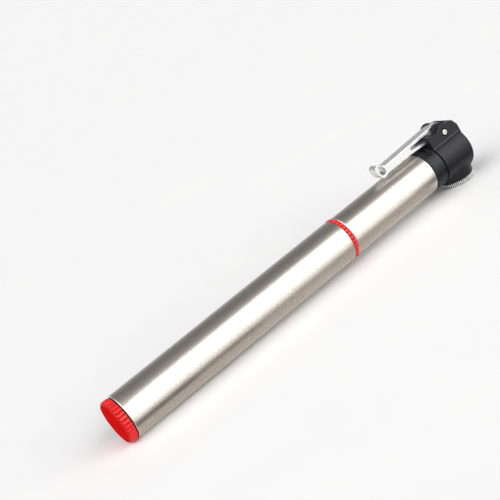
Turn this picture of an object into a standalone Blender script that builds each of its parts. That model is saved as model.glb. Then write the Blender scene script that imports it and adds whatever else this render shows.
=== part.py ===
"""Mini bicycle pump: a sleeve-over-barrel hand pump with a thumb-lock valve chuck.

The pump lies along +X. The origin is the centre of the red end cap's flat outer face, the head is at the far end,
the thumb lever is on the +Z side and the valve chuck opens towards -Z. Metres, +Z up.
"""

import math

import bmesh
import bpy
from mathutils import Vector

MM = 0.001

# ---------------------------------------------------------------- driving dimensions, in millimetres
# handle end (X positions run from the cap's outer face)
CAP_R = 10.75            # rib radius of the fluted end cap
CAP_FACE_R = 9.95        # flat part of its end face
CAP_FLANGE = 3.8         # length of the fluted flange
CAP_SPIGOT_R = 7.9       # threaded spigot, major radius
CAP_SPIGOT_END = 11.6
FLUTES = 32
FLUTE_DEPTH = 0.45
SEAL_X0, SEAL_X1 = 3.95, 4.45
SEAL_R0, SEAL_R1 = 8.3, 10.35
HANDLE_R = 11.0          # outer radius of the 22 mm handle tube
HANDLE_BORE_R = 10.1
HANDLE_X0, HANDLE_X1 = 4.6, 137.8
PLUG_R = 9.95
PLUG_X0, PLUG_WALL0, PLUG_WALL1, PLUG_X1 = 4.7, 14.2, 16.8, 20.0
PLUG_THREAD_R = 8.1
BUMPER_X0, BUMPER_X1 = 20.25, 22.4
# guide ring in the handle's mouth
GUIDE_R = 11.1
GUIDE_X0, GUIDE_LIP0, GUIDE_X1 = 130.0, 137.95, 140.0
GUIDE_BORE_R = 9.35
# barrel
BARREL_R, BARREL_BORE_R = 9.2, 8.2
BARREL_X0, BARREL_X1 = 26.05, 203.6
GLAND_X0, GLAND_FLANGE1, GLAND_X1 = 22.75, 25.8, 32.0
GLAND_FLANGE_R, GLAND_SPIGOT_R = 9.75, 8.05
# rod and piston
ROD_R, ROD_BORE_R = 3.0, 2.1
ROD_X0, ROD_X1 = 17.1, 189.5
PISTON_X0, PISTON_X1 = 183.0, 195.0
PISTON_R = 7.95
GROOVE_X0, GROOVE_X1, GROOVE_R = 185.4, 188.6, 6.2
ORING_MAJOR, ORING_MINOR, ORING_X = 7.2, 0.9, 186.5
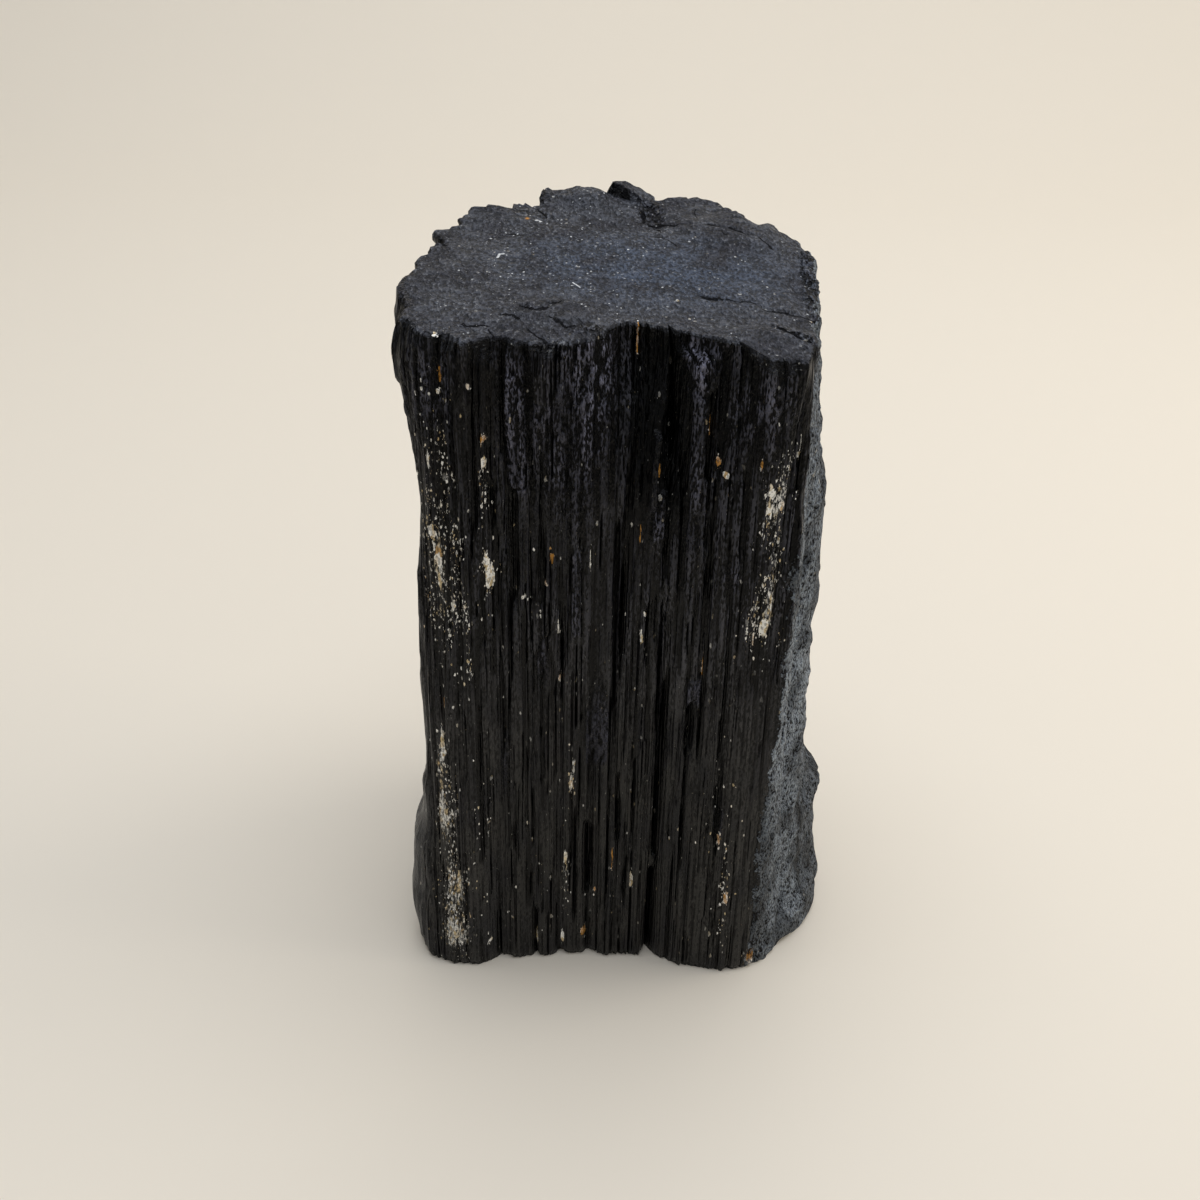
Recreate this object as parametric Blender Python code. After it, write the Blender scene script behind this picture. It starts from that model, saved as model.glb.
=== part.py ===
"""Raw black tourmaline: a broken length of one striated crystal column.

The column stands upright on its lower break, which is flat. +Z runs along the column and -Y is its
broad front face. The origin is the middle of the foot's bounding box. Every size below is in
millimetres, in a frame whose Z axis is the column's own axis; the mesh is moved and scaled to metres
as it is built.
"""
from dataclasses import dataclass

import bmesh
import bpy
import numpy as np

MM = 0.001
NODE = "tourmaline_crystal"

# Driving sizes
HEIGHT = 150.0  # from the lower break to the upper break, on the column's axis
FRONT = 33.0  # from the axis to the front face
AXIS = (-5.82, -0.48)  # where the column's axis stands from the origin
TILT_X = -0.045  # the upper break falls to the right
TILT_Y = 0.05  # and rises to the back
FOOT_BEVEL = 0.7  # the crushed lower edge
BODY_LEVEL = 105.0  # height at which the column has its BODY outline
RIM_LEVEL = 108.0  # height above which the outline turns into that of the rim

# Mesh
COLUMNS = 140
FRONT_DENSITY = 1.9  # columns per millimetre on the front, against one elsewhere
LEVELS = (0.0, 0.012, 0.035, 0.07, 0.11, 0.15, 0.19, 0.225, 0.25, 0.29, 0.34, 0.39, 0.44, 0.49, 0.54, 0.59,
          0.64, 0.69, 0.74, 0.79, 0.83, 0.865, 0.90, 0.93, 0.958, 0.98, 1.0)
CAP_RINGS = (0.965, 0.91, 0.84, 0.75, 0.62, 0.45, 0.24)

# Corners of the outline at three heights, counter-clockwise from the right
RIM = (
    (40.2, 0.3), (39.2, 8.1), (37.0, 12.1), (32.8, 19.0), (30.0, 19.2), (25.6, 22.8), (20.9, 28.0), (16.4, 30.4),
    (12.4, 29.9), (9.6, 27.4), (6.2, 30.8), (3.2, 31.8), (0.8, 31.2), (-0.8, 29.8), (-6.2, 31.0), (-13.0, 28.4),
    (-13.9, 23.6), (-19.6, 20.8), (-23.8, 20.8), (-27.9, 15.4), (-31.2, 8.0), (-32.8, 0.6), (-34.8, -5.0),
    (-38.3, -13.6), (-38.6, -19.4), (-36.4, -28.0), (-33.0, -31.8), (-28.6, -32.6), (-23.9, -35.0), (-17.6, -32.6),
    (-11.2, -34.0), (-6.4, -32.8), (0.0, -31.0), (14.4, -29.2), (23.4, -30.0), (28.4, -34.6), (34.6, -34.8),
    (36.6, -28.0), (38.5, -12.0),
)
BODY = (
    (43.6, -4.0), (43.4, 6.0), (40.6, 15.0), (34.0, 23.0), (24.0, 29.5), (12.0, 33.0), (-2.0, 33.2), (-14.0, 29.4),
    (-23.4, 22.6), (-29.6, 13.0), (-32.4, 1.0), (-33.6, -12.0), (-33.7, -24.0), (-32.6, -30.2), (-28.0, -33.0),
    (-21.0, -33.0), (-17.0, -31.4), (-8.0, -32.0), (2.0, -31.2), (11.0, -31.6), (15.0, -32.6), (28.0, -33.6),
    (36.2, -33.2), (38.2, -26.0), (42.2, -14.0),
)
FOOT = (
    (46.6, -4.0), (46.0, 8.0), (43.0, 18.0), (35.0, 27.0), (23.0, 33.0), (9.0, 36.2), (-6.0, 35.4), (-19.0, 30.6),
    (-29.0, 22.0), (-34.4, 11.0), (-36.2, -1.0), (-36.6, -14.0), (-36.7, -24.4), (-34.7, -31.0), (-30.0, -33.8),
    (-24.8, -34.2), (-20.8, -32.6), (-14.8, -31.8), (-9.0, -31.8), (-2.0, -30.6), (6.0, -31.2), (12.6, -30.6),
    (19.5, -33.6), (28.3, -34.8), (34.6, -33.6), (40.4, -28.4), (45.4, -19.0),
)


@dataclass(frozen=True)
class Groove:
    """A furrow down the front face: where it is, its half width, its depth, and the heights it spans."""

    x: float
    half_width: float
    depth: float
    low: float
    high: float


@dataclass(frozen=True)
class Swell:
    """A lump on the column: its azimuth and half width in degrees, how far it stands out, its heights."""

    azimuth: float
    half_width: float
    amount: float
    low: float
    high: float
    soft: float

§

Nothing should be left out: repeat all of the data exactly.

EXPECTED ANSWER:
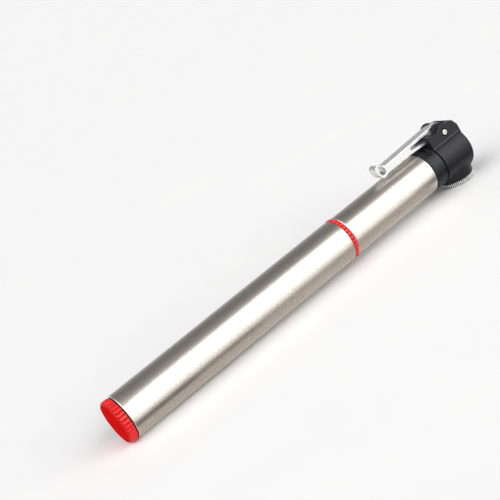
Turn this picture of an object into a standalone Blender script that builds each of its parts. That model is saved as model.glb. Then write the Blender scene script that imports it and adds whatever else this render shows.
=== part.py ===
"""Mini bicycle pump: a sleeve-over-barrel hand pump with a thumb-lock valve chuck.

The pump lies along +X. The origin is the centre of the red end cap's flat outer face, the head is at the far end,
the thumb lever is on the +Z side and the valve chuck opens towards -Z. Metres, +Z up.
"""

import math

import bmesh
import bpy
from mathutils import Vector

MM = 0.001

# ---------------------------------------------------------------- driving dimensions, in millimetres
# handle end (X positions run from the cap's outer face)
CAP_R = 10.75            # rib radius of the fluted end cap
CAP_FACE_R = 9.95        # flat part of its end face
CAP_FLANGE = 3.8         # length of the fluted flange
CAP_SPIGOT_R = 7.9       # threaded spigot, major radius
CAP_SPIGOT_END = 11.6
FLUTES = 32
FLUTE_DEPTH = 0.45
SEAL_X0, SEAL_X1 = 3.95, 4.45
SEAL_R0, SEAL_R1 = 8.3, 10.35
HANDLE_R = 11.0          # outer radius of the 22 mm handle tube
HANDLE_BORE_R = 10.1
HANDLE_X0, HANDLE_X1 = 4.6, 137.8
PLUG_R = 9.95
PLUG_X0, PLUG_WALL0, PLUG_WALL1, PLUG_X1 = 4.7, 14.2, 16.8, 20.0
PLUG_THREAD_R = 8.1
BUMPER_X0, BUMPER_X1 = 20.25, 22.4
# guide ring in the handle's mouth
GUIDE_R = 11.1
GUIDE_X0, GUIDE_LIP0, GUIDE_X1 = 130.0, 137.95, 140.0
GUIDE_BORE_R = 9.35
# barrel
BARREL_R, BARREL_BORE_R = 9.2, 8.2
BARREL_X0, BARREL_X1 = 26.05, 203.6
GLAND_X0, GLAND_FLANGE1, GLAND_X1 = 22.75, 25.8, 32.0
GLAND_FLANGE_R, GLAND_SPIGOT_R = 9.75, 8.05
# rod and piston
ROD_R, ROD_BORE_R = 3.0, 2.1
ROD_X0, ROD_X1 = 17.1, 189.5
PISTON_X0, PISTON_X1 = 183.0, 195.0
PISTON_R = 7.95
GROOVE_X0, GROOVE_X1, GROOVE_R = 185.4, 188.6, 6.2
ORING_MAJOR, ORING_MINOR, ORING_X = 7.2, 0.9, 186.5
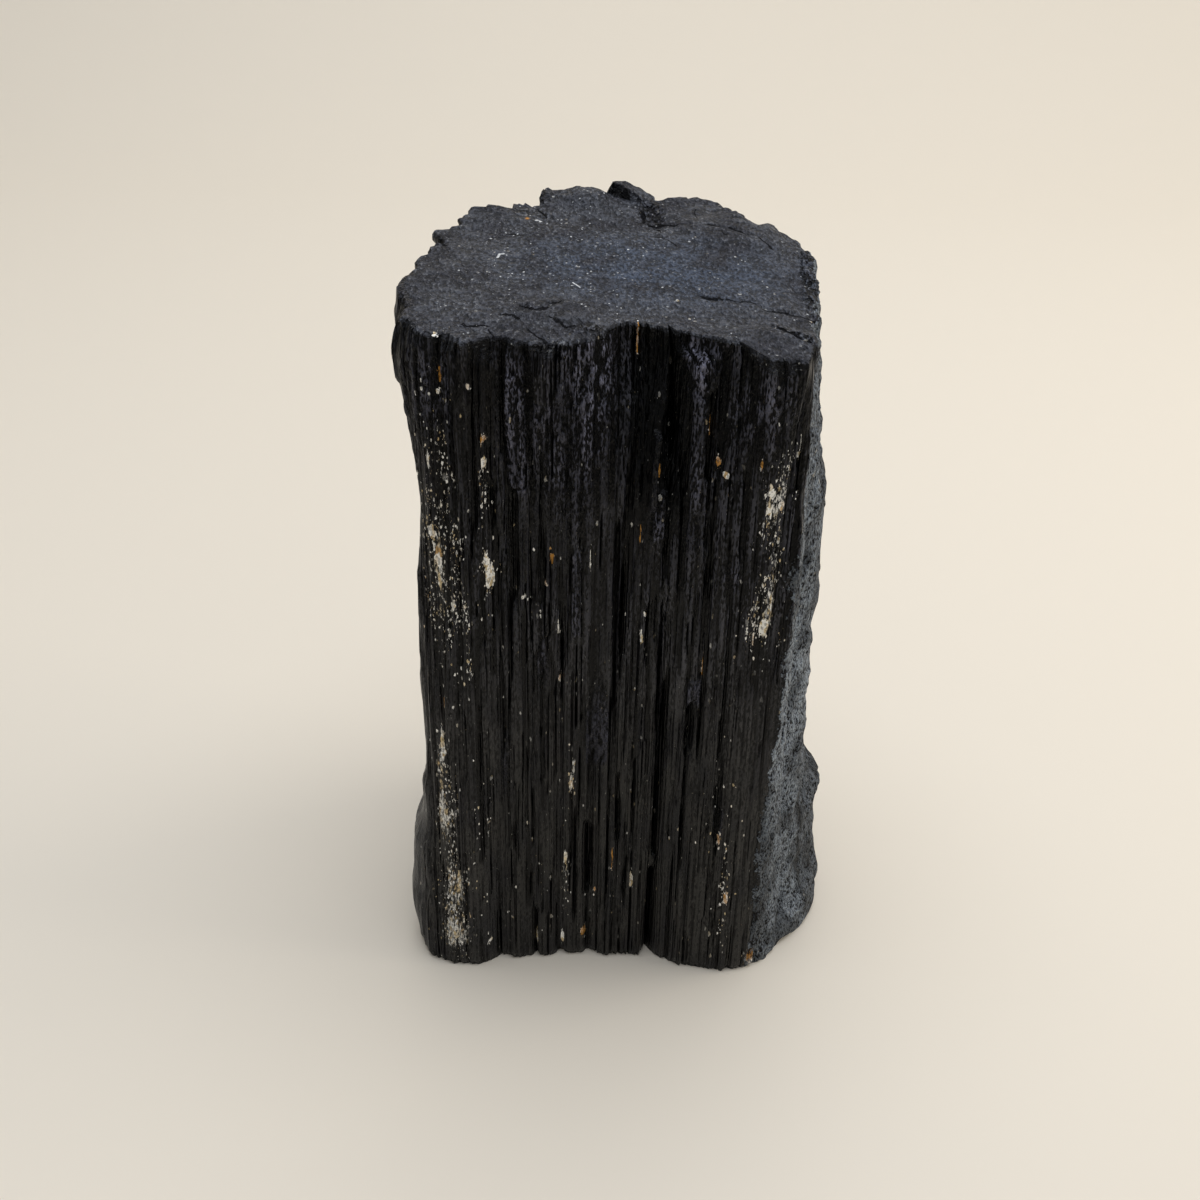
Recreate this object as parametric Blender Python code. After it, write the Blender scene script behind this picture. It starts from that model, saved as model.glb.
=== part.py ===
"""Raw black tourmaline: a broken length of one striated crystal column.

The column stands upright on its lower break, which is flat. +Z runs along the column and -Y is its
broad front face. The origin is the middle of the foot's bounding box. Every size below is in
millimetres, in a frame whose Z axis is the column's own axis; the mesh is moved and scaled to metres
as it is built.
"""
from dataclasses import dataclass

import bmesh
import bpy
import numpy as np

MM = 0.001
NODE = "tourmaline_crystal"

# Driving sizes
HEIGHT = 150.0  # from the lower break to the upper break, on the column's axis
FRONT = 33.0  # from the axis to the front face
AXIS = (-5.82, -0.48)  # where the column's axis stands from the origin
TILT_X = -0.045  # the upper break falls to the right
TILT_Y = 0.05  # and rises to the back
FOOT_BEVEL = 0.7  # the crushed lower edge
BODY_LEVEL = 105.0  # height at which the column has its BODY outline
RIM_LEVEL = 108.0  # height above which the outline turns into that of the rim

# Mesh
COLUMNS = 140
FRONT_DENSITY = 1.9  # columns per millimetre on the front, against one elsewhere
LEVELS = (0.0, 0.012, 0.035, 0.07, 0.11, 0.15, 0.19, 0.225, 0.25, 0.29, 0.34, 0.39, 0.44, 0.49, 0.54, 0.59,
          0.64, 0.69, 0.74, 0.79, 0.83, 0.865, 0.90, 0.93, 0.958, 0.98, 1.0)
CAP_RINGS = (0.965, 0.91, 0.84, 0.75, 0.62, 0.45, 0.24)

# Corners of the outline at three heights, counter-clockwise from the right
RIM = (
    (40.2, 0.3), (39.2, 8.1), (37.0, 12.1), (32.8, 19.0), (30.0, 19.2), (25.6, 22.8), (20.9, 28.0), (16.4, 30.4),
    (12.4, 29.9), (9.6, 27.4), (6.2, 30.8), (3.2, 31.8), (0.8, 31.2), (-0.8, 29.8), (-6.2, 31.0), (-13.0, 28.4),
    (-13.9, 23.6), (-19.6, 20.8), (-23.8, 20.8), (-27.9, 15.4), (-31.2, 8.0), (-32.8, 0.6), (-34.8, -5.0),
    (-38.3, -13.6), (-38.6, -19.4), (-36.4, -28.0), (-33.0, -31.8), (-28.6, -32.6), (-23.9, -35.0), (-17.6, -32.6),
    (-11.2, -34.0), (-6.4, -32.8), (0.0, -31.0), (14.4, -29.2), (23.4, -30.0), (28.4, -34.6), (34.6, -34.8),
    (36.6, -28.0), (38.5, -12.0),
)
BODY = (
    (43.6, -4.0), (43.4, 6.0), (40.6, 15.0), (34.0, 23.0), (24.0, 29.5), (12.0, 33.0), (-2.0, 33.2), (-14.0, 29.4),
    (-23.4, 22.6), (-29.6, 13.0), (-32.4, 1.0), (-33.6, -12.0), (-33.7, -24.0), (-32.6, -30.2), (-28.0, -33.0),
    (-21.0, -33.0), (-17.0, -31.4), (-8.0, -32.0), (2.0, -31.2), (11.0, -31.6), (15.0, -32.6), (28.0, -33.6),
    (36.2, -33.2), (38.2, -26.0), (42.2, -14.0),
)
FOOT = (
    (46.6, -4.0), (46.0, 8.0), (43.0, 18.0), (35.0, 27.0), (23.0, 33.0), (9.0, 36.2), (-6.0, 35.4), (-19.0, 30.6),
    (-29.0, 22.0), (-34.4, 11.0), (-36.2, -1.0), (-36.6, -14.0), (-36.7, -24.4), (-34.7, -31.0), (-30.0, -33.8),
    (-24.8, -34.2), (-20.8, -32.6), (-14.8, -31.8), (-9.0, -31.8), (-2.0, -30.6), (6.0, -31.2), (12.6, -30.6),
    (19.5, -33.6), (28.3, -34.8), (34.6, -33.6), (40.4, -28.4), (45.4, -19.0),
)


@dataclass(frozen=True)
class Groove:
    """A furrow down the front face: where it is, its half width, its depth, and the heights it spans."""

    x: float
    half_width: float
    depth: float
    low: float
    high: float


@dataclass(frozen=True)
class Swell:
    """A lump on the column: its azimuth and half width in degrees, how far it stands out, its heights."""

    azimuth: float
    half_width: float
    amount: float
    low: float
    high: float
    soft: float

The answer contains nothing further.